If on a winter's night a traveler - Italo Calvino A modern classic in the metafiction genre! I read this book as Italo Calvino's meditations on the process of reading and writing. Some three-fourths of the way into the book, Calvino seems to confess how he came about writing this book in the first place. Throughout the book, he employs an imaginative and quirky story-telling style to take his readers for a ride, in more ways than one. The prose is often beautiful to the point of being poetic. Calvino shows us how he, like all authors, is really several authors rolled into one, just as every reader is also several readers at once. After a point though, I did tire of being repeatedly cheated out of any closure in the book. Also, the second person narrative style which was refreshing at first lost its charm for me midway through the book. That said, I did find the book hard to put down and enjoyed most of it. Recommended!

The Old Man and the Sea

The Old Man and the Sea - Ernest Hemingway Gripping! Hemingway exhibits his narrative mastery in this novella that feels racy even though for much of the time the action is only inside the protagonist's head. We learn about Santiago in small flashes amidst all the action, and learn to admire this truly remarkable lead character for, among other things, his grit, determination and simplicity. After a long time, a book that I've read almost all in one sitting! I'll need to read a second time to know for sure, but I think this book makes it to my all-time favorites list.

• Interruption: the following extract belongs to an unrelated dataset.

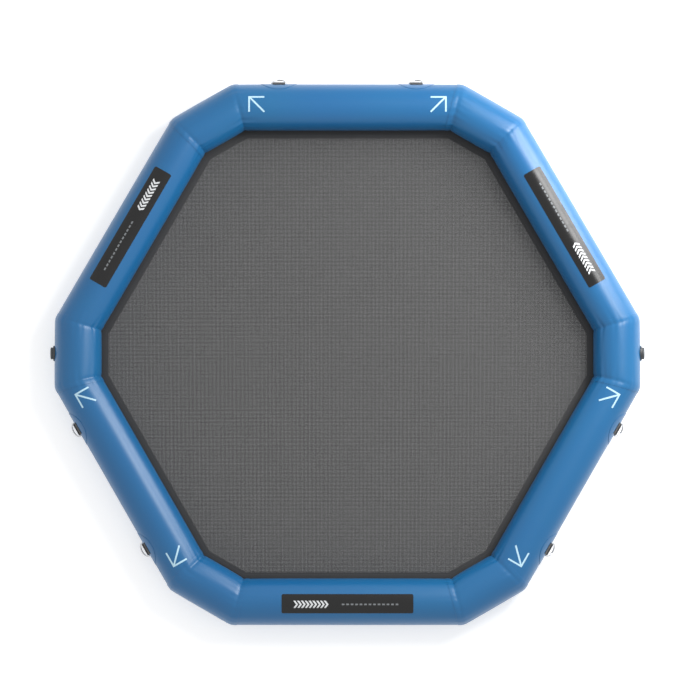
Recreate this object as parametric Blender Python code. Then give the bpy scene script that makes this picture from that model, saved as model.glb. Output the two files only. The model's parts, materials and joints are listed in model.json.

The Picture of Dorian Gray (Modern Library Classics)

The Picture of Dorian Gray - Oscar Wilde, Jeffrey Eugenides Great read. The first half is replete with Wilde's wonderful witticisms, especially Lord Henry's lines, and is a lot of fun to read. Towards the end, Dorian Gray's character grows considerably fleshier and more interesting, the book grows palpably darker, and this is where the real substance of the book lies. To sum up, great writing, with a little bit for everyone, all within a relatively small novel.

The Color of Magic (Discworld Series)

The Color of Magic - Terry Pratchett Funny and quirky in a very British way. I was a little disappointed in some of the writing, but liked the book on the whole enough to want to try some later Discworld novels by which time I expect Pratchett's writing would have improved too. That it is a short and light read is a bonus and tips the scales in this book's favor.

White Teeth

White Teeth - Zadie Smith Great read! The characters are quirky and the voice is genuinely funny. Zadie Smith does an amazing job in her debut novel writing about the lives of Bangladeshi immigrants in London. Looking forward to reading her later works.

Death at the Excelsior and Other Stories

Death at the Excelsior and Other Stories - P. G. Wodehouse Hadn't read Wodehouse since I was a child. Enjoyed it much more this time than the last. Great characters in Jeeves, Wooster and Peppers. And Wodehouse's British sense of wit and humour shining through in all the stories.